Determine Target Frequency

First, determine what target frequency you’d like your GPU to boost to, ideally a number between the GPU’s boost clock and max clock. The GPU’s boost clock will be listed in the manufacturer’s specification and also in GPU-Z. The GPU’s max clock is determined at runtime through GPU boost and will be reported as the “GPU Clock” in HWiNFO64 (make sure it’s running while the benchmark are in progress). Below are screenshots from HWiNFO64 and GPU-Z showing the differences between these two numbers.

  • Boost clock: 1721mhz
  • Max clock: 1886mhz

GPU boost (different from boost clock) increases the GPU’s core clock while thermal and TDP headroom remain. This is somewhat counterproductive for us as any voltage increases to reach higher frequencies will cause an increase in power usage and blow our budget.

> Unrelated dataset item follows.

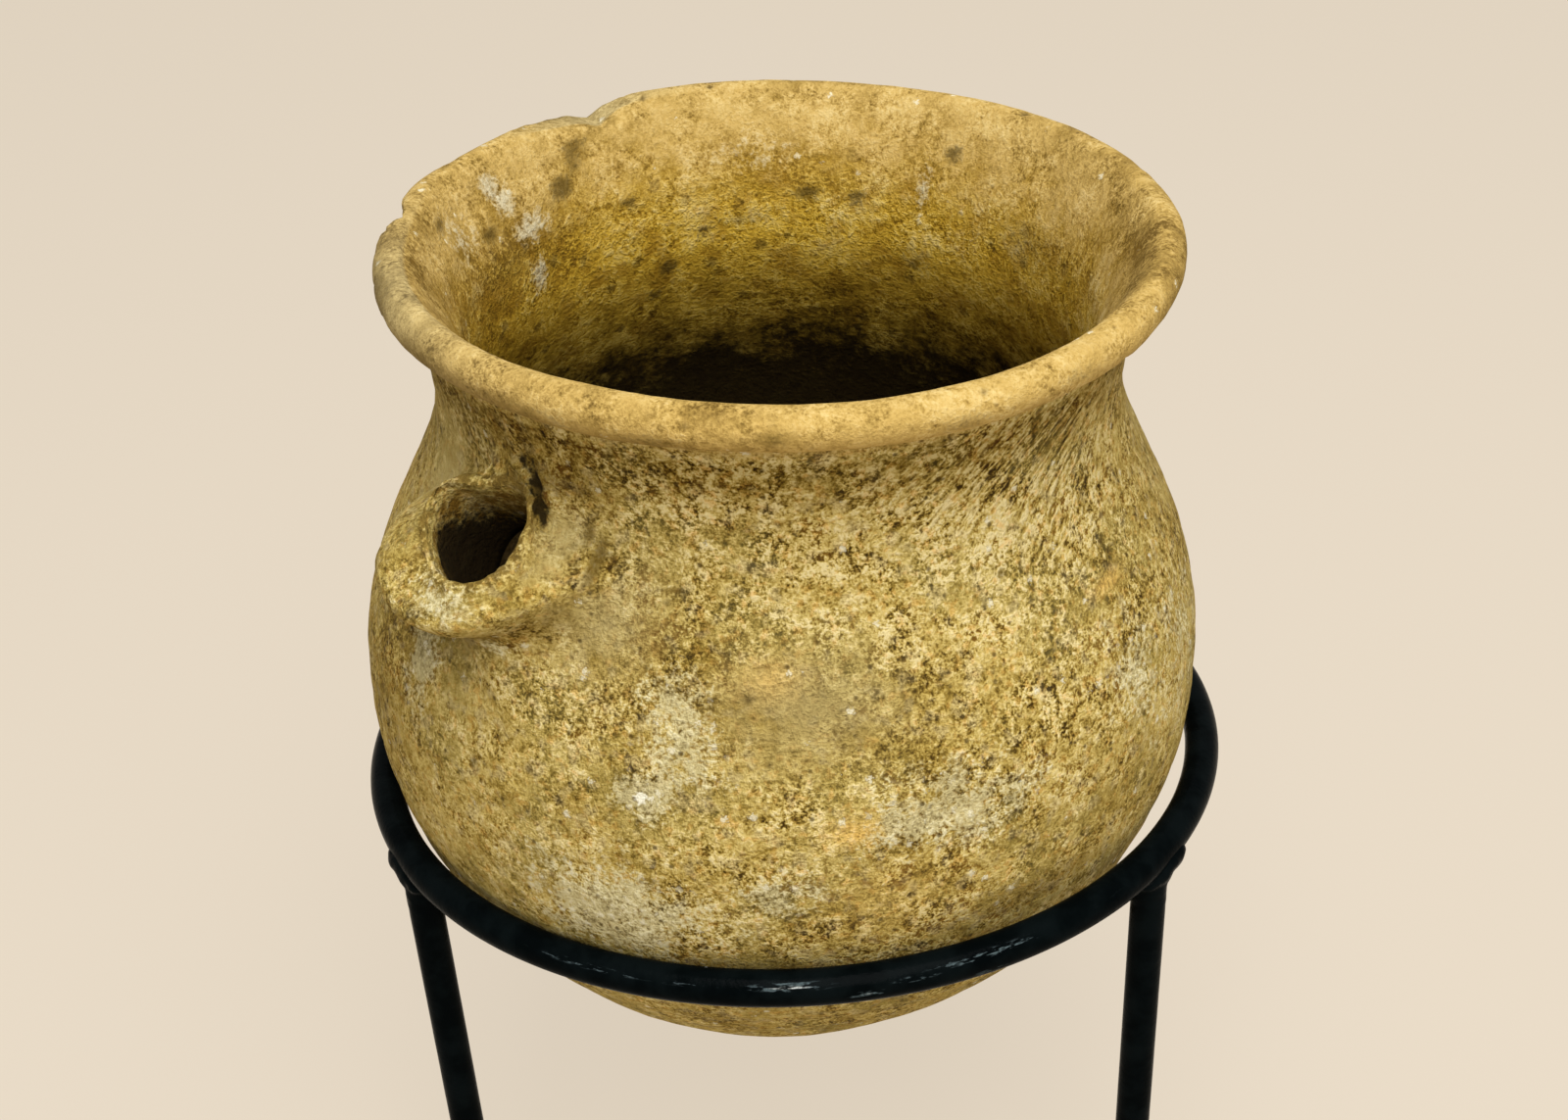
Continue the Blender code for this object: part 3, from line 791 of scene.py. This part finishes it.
def patches(points, places, join=np.maximum):
    """How strongly each point lies in soft patches."""
    radius, height, azimuth = even(points)
    strength = np.zeros(len(points))
    for middle, level, wide, tall, amount in places:
        off = turn_from(azimuth, radians(middle)) * radius * 1000
        reach = (off / wide) ** 2 + ((height * 1000 - level) / tall) ** 2
        strength = join(strength, amount * np.exp(-reach))
    return strength


def relief(points, faces, inside, broken):
    """The points with all fine relief, and how deep each lies in a pit or chip and in the crevice."""
    normals = normals_of(points, faces)
    _, height, _ = even(points)
    out = layered(points, LUMPS)
    wander = WHEEL_WANDER * waves(points, WHEEL_WANDER_SIZE, 21)
    mark = np.sin(2 * np.pi * height / WHEEL_MARK_SPACING + wander)
    marked = np.clip(waves(points, WHEEL_PATCH_SIZE, 22) + WHEEL_PATCH_SHARE, 0, 1)
    out += WHEEL_MARK_DEPTH * mark * marked * np.where(inside > 0.5, WHEEL_MARK_INSIDE, 1.0)
    out += broken * BREAK_ROUGHNESS * layered(points, BREAK_GRAINS)

    chance = np.random.default_rng(SEED)
    away = np.linalg.norm(points - SPOUT_ORIGIN, axis=-1)
    outside = np.flatnonzero((inside < 0.05) & (height > PIT_FREE_FOOT) & (away > PIT_FREE_STUB))
    spots = points[chance.choice(outside, PIT_COUNT, replace=False)]
    deep = pits(points, spots, chance.uniform(*PIT_SIZES, PIT_COUNT),
                chance.uniform(*PIT_DEPTHS, PIT_COUNT))
    whole = (broken < 0.01) & (height > LIP_CHIP_FOOT)
    lip = np.flatnonzero((inside > 0.02) & (inside < 0.95) & whole)
    chips = points[chance.choice(lip, LIP_CHIP_COUNT, replace=False)]
    chipped = pits(points, chips, chance.uniform(*CHIP_SIZES, LIP_CHIP_COUNT),
                   chance.uniform(*CHIP_DEPTHS, LIP_CHIP_COUNT))
    deep = np.maximum(deep, chipped)
    crack = crevice(points, inside)
    return points + normals * (out - deep - crack)[:, None], deep, crack / CREVICE_DEPTH


def used_only(points, faces, *values):
    """The points that a face uses, the faces over them, and the values at them."""
    used = np.zeros(len(points), dtype=bool)
    for face in faces:
        used[list(face)] = True
    place = np.cumsum(used) - 1
    faces = [tuple(int(place[v]) for v in face) for face in faces]
    return (points[used], faces, *(value[used] for value in values))


def closed_mesh(name, points, faces):
    """A mesh with its normals facing out."""
    mesh = bpy.data.meshes.new(name)
    mesh.from_pydata(points.tolist(), [], faces)
    shell = bmesh.new()
    shell.from_mesh(mesh)
    bmesh.ops.recalc_face_normals(shell, faces=shell.faces)
    shell.to_mesh(mesh)
    shell.free()
    return mesh


def link(name, data):
    """A new object in the scene with its data."""
    piece = bpy.data.objects.new(name, data)
    bpy.context.scene.collection.objects.link(piece)
    return piece


def shade_of(height, local):
    """Where the clay is darkened: by dirt and painted shade under the lip, and by painted shadow under
    the stub's collar.
    """
    under_lip = smooth(share_of(height, DIRT_AND_SHADE_FOOT, DIRT_AND_SHADE_FULL)) * (height < LIP_FOOT)
    below = np.exp(-((-local[:, 2] - COLLAR_SHADE_DEPTH) / COLLAR_SHADE_WIDTH) ** 2)
    below = below * smooth(share_of(off_axis(local), *COLLAR_SHADE_REACH))
    below = below * smooth(share_of(local[:, 0], 0, COLLAR_SHADE_FADE))
    return np.maximum(under_lip, COLLAR_SHADE_SHARE * below)


def keep_marks(mesh, marks):
    """Values at the points of a mesh, for its material."""
    for name, values in marks.items():
        attribute = mesh.attributes.new(name, "FLOAT", "POINT")
        attribute.data.foreach_set("value", np.ascontiguousarray(values, dtype=np.float32))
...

I chose my target frequency to be 1860mhz – 139mhz over boost and 26mhz under max, as during benchmarking the gpu clock was pinned at 1860mhz most the time. The exact number doesn’t matter, as one can adjust their target frequency depending on their undervolting results. I change my target frequency later on. We’ll also choose our starting voltage to be 950mv, which is a pretty middling undervolt, and we’ll work our way down.

MSI Afterburner

The tool for undervolting! Powerful, but can be unintuitive at first.

Ctrl + F to bring up the voltage frequency curve. Find our target voltage of 950mv and take note of the frequency (1809mhz in the screenshot)

Our target frequency (1860mhz) is greater than 1809mhz by 51mhz, so we increase the core clock by 51mhz.

This will shift the voltage frequency graph up by 51mhz ensuring a nice smooth ride up the voltage / frequency curve until we hit 1860mhz at 950mv. Then to guarantee we don’t exceed 950mv:

  • Select the point at 950mv
  • Hit “l” to lock the voltage
  • For all voltage points greater than 950mv, drag them to or below 1860mhz
  • Hit “✔” to apply
  • Afterburner will adjust the points to be the same frequency as our locked voltage
  • You may have to comb over >950mv points to ensure that afterburner didn’t re-adjust any voltage points to be greater than 1860mhz. It happens
  • Hit “✔” to apply

End result should look like:

After our hard work, we’ll want to save this as a profile so that we can refer back to it after we inevitably undervolt too far. Also after determining what is the best undervolt, we’ll want to have that profile loaded on boot, so ensure the windows icon is selected.

Rinse and Repeat

Do the benchmark routine:

  • Clear / reset sensor data for max power usage and temperature
  • Start Timespy
  • Keep eyes glued on the kill a watt and record max draw
  • After Timespy completes record score, gpu max power usage, max temperature, and wall max wall draw.
  • Repeat 3 times

After three successful benchmarks:

  • Open Afterburner
  • Reset the voltage / frequency graph by hitting the “↺” icon
  • Decrement the target voltage by 25mv and keep the same target frequency
  • Calculate new core clock offset from new target voltage
  • Proceed to adjust all greater voltages to our frequency
  • Re-benchmark

Results

  • Undervolted to 875mv at 1860mhz
  • 850mv was not stable
  • No affect on Timespy score (<1% difference)
  • GPU max wattage decreased from 159W to 124W (20-23% reduction)
  • GPU max temp decreased from 82 to 75 (9-10% reduction)
  • Attempting an undervolt of 875mv at 1886mhz (the original max clock) was not stable

These are good results that demonstrate that there is no performance loss from undervolting, yet one can mitigate heat and power usage. I decided to take undervolting one step further and set my target frequency to the GPU’s boost frequency (1721mhz) and record the results:

  • Undervolted to 800mv at 1721mhz
  • Slight decrease to Timespy score (6-7%)
  • GPU max wattage decreased from 159W to 105W (33% reduction)
  • GPU max temp decreased from 82 to 68 (15-17% reduction)

To me, the loss in performance in this chase to undervolt is greatly outweighed by the gain in efficiency.

CPU Undervolting

Now onto CPU undervolting. This step will differ greatly depending on the motherboard, but for me it was as easy as adjusting the VCore Voltage Offset in 20mv increments.

After booting, run cinebench, record values – the works. Repeat a few times. On success, decrement the offset more.

Results

  • Undervolted to -100mv offset
  • Small decrease in Cinebench score (<3% difference)
  • CPU max wattage decreased from 77W to 65W (15% reduction)
  • CPU max temp decreased from 81 to 76 (6% reduction)

Conclusion

We’ve decreased power usage for the CPU and GPU considerably (a combined 66 watts), lowered temperatures, and opted into additional undervolts for a near neglible performance loss. Yet we’re unable to say anything about power options we can slim down to, so I ran an informal stress test by running cinebench and timespy at the same time and recorded max watts recorded from the wall: 205 watts. Meaning components are really desiring 180-200 watts. Incredible – less than 200 watts in a stress test.